### [Data]
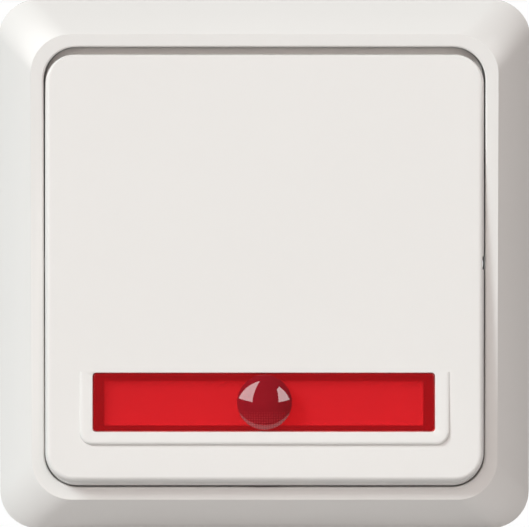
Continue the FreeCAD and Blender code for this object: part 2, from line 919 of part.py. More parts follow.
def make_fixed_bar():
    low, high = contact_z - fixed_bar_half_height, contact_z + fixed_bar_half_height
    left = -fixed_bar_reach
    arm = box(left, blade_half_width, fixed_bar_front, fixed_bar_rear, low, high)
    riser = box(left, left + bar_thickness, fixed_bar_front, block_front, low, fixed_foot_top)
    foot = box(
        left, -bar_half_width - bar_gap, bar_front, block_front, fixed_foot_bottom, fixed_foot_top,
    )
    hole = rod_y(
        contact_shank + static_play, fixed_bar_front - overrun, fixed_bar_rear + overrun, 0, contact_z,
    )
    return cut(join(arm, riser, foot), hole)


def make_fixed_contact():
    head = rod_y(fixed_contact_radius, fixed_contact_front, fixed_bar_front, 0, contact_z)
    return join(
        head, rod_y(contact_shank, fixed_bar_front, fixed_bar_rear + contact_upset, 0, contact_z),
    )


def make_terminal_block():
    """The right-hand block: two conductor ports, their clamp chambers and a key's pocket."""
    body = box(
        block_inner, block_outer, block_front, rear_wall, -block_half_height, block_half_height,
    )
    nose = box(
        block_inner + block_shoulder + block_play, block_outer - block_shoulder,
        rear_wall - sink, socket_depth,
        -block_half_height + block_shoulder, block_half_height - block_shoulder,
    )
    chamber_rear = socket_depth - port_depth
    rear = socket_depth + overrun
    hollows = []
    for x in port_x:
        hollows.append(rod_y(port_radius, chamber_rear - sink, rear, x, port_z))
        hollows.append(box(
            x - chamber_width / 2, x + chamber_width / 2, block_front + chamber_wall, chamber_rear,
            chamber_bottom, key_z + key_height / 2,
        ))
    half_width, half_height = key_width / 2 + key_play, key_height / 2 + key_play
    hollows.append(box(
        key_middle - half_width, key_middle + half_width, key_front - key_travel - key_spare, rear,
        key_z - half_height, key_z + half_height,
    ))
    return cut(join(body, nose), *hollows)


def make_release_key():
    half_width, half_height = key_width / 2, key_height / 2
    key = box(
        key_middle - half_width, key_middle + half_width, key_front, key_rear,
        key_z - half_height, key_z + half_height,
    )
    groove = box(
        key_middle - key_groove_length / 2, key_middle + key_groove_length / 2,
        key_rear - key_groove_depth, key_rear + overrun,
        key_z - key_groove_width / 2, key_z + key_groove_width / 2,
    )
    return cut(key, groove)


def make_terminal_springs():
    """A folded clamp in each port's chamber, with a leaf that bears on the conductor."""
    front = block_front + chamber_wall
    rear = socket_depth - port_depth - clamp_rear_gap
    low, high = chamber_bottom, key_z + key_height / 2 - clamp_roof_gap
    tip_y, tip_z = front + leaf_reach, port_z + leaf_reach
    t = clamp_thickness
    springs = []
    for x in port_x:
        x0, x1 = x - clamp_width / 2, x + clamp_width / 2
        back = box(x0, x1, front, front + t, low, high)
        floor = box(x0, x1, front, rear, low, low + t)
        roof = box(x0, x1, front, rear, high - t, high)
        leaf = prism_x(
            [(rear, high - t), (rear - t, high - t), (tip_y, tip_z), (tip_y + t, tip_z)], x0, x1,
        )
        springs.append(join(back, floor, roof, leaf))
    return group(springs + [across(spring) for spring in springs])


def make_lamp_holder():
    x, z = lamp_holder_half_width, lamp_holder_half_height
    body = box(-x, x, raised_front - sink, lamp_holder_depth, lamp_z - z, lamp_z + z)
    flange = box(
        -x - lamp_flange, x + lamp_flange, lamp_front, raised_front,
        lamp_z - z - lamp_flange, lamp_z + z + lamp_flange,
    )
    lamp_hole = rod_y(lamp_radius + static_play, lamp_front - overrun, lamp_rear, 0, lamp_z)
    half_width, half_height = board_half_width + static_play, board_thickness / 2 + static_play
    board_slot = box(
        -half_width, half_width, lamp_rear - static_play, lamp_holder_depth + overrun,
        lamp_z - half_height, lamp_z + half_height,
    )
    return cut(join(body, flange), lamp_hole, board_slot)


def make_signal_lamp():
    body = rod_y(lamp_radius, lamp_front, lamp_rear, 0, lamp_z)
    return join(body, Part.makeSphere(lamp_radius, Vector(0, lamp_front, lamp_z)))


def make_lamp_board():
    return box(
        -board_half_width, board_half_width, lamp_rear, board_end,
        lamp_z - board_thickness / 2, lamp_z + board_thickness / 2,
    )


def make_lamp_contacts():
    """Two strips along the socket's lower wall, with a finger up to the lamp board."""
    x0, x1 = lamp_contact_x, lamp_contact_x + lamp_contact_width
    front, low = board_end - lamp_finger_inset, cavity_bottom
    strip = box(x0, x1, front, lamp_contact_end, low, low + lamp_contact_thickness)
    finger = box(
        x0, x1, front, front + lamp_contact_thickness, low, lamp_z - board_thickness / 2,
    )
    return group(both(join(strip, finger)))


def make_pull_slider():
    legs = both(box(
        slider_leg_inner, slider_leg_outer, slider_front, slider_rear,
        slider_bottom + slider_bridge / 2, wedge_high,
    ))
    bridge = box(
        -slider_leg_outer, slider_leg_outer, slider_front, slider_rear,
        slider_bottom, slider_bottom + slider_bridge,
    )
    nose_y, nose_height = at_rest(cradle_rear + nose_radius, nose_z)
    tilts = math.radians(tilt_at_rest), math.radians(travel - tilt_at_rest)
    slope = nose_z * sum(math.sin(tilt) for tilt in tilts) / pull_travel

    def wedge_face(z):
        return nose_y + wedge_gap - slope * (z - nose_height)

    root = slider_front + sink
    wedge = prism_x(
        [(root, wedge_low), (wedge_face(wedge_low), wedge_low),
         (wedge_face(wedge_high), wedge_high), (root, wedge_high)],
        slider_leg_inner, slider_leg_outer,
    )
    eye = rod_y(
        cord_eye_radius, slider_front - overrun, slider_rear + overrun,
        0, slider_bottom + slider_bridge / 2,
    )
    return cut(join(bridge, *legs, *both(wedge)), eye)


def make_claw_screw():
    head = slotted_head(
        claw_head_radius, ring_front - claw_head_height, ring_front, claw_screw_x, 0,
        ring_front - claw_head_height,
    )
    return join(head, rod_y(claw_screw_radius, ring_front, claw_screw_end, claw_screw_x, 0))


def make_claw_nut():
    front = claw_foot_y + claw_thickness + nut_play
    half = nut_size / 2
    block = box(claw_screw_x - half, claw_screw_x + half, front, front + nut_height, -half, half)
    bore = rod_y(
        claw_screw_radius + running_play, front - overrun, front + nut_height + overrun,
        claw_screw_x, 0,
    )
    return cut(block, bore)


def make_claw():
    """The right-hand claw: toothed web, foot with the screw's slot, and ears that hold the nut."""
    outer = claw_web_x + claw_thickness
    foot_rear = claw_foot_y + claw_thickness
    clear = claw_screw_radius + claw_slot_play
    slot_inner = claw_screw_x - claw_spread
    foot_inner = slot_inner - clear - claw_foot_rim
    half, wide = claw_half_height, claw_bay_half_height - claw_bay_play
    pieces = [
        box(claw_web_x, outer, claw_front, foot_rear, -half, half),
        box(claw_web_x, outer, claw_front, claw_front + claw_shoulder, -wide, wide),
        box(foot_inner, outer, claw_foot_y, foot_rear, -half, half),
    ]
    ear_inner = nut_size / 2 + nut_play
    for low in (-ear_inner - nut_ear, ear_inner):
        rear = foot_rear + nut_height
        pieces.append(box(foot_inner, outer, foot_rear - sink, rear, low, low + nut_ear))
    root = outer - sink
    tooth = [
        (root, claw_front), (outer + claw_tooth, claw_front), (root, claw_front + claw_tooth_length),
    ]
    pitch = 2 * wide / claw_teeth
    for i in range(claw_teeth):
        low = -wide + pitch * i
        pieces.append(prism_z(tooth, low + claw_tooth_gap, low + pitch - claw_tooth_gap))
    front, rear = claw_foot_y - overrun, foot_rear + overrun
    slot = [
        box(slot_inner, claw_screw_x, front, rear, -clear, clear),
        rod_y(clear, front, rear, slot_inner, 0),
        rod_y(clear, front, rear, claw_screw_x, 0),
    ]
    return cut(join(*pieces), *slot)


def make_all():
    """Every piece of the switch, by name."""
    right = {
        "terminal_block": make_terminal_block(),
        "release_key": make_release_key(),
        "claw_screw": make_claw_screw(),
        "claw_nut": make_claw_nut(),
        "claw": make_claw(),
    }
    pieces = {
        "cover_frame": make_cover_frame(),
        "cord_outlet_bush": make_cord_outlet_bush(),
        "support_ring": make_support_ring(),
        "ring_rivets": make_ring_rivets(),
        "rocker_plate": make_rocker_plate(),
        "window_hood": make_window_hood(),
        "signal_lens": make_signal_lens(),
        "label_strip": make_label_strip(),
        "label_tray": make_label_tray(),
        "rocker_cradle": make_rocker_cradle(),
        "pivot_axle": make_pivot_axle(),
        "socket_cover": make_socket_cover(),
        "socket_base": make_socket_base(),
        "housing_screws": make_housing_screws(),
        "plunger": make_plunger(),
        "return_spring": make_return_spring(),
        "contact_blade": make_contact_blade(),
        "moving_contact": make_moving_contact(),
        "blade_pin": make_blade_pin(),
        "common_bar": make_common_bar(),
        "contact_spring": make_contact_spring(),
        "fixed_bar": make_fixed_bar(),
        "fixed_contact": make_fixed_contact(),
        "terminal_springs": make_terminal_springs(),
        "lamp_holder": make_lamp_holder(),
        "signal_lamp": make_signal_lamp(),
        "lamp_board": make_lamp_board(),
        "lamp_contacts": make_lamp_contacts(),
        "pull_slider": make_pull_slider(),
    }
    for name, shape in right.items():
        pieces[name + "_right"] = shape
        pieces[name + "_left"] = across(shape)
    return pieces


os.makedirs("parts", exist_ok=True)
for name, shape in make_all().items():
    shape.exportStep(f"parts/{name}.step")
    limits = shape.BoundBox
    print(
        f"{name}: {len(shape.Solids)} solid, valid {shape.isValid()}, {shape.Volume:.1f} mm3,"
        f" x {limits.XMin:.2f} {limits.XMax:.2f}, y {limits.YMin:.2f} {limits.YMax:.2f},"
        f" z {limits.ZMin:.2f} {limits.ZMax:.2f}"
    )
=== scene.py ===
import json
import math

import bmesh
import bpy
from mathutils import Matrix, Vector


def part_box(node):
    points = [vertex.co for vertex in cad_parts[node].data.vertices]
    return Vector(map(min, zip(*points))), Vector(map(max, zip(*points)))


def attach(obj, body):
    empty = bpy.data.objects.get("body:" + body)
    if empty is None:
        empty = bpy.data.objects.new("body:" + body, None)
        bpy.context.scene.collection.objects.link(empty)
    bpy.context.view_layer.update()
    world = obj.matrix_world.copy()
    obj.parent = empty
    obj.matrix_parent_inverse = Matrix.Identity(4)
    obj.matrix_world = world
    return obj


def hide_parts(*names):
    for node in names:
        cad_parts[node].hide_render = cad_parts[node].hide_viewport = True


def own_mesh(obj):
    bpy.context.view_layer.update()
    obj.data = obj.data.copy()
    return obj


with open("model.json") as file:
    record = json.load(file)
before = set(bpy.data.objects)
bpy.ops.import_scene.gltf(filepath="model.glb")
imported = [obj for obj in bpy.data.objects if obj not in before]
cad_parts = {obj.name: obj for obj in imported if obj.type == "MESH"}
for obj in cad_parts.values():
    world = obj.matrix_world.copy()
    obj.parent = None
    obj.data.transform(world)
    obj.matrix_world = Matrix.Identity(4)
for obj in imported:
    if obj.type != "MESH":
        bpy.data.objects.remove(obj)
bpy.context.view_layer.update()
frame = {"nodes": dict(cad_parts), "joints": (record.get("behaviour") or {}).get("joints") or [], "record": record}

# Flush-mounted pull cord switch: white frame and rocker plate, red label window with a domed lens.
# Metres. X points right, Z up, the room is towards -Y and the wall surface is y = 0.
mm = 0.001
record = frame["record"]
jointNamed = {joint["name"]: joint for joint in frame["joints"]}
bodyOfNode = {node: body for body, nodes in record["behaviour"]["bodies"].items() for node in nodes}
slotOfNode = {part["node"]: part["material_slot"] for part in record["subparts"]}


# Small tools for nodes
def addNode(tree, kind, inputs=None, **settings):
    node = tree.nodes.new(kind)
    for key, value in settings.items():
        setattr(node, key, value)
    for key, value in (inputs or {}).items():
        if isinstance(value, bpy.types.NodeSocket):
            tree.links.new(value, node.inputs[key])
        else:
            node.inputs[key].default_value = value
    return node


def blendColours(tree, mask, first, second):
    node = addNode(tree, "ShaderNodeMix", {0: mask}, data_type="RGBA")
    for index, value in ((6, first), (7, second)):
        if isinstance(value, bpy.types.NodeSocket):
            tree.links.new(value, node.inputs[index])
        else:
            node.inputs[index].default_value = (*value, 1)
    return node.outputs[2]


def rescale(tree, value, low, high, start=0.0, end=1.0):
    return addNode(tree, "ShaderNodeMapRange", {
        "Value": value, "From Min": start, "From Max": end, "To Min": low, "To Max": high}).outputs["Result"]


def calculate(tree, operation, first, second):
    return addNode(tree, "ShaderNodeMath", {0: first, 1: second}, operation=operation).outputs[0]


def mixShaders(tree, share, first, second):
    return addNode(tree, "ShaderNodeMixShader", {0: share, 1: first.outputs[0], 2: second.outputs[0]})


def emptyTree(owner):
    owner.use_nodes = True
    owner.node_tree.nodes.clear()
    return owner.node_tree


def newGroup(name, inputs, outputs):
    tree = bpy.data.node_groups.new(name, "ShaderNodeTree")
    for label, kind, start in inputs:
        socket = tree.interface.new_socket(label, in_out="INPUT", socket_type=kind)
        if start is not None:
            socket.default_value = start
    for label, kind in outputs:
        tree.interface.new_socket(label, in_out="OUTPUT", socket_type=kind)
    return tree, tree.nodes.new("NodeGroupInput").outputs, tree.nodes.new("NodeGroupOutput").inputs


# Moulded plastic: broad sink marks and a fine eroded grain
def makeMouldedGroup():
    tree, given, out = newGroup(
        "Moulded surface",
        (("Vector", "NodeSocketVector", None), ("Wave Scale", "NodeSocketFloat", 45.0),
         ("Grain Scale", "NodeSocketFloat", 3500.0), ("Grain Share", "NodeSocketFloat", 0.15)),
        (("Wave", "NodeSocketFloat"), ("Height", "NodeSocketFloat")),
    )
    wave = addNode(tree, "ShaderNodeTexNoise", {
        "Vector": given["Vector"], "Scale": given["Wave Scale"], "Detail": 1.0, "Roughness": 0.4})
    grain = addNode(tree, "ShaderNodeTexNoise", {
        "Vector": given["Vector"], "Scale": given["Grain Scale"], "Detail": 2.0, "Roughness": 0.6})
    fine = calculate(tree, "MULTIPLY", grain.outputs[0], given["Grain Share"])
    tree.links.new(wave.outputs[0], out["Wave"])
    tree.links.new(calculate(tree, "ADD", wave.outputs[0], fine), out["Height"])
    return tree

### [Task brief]
Only the lines from the one with "return pieces" to the one with "points = [vertex.co" are wanted; extract them exactly, both ends included.

### [Solution for this problem]
    return pieces


os.makedirs("parts", exist_ok=True)
for name, shape in make_all().items():
    shape.exportStep(f"parts/{name}.step")
    limits = shape.BoundBox
    print(
        f"{name}: {len(shape.Solids)} solid, valid {shape.isValid()}, {shape.Volume:.1f} mm3,"
        f" x {limits.XMin:.2f} {limits.XMax:.2f}, y {limits.YMin:.2f} {limits.YMax:.2f},"
        f" z {limits.ZMin:.2f} {limits.ZMax:.2f}"
    )
=== scene.py ===
import json
import math

import bmesh
import bpy
from mathutils import Matrix, Vector


def part_box(node):
    points = [vertex.co for vertex in cad_parts[node].data.vertices]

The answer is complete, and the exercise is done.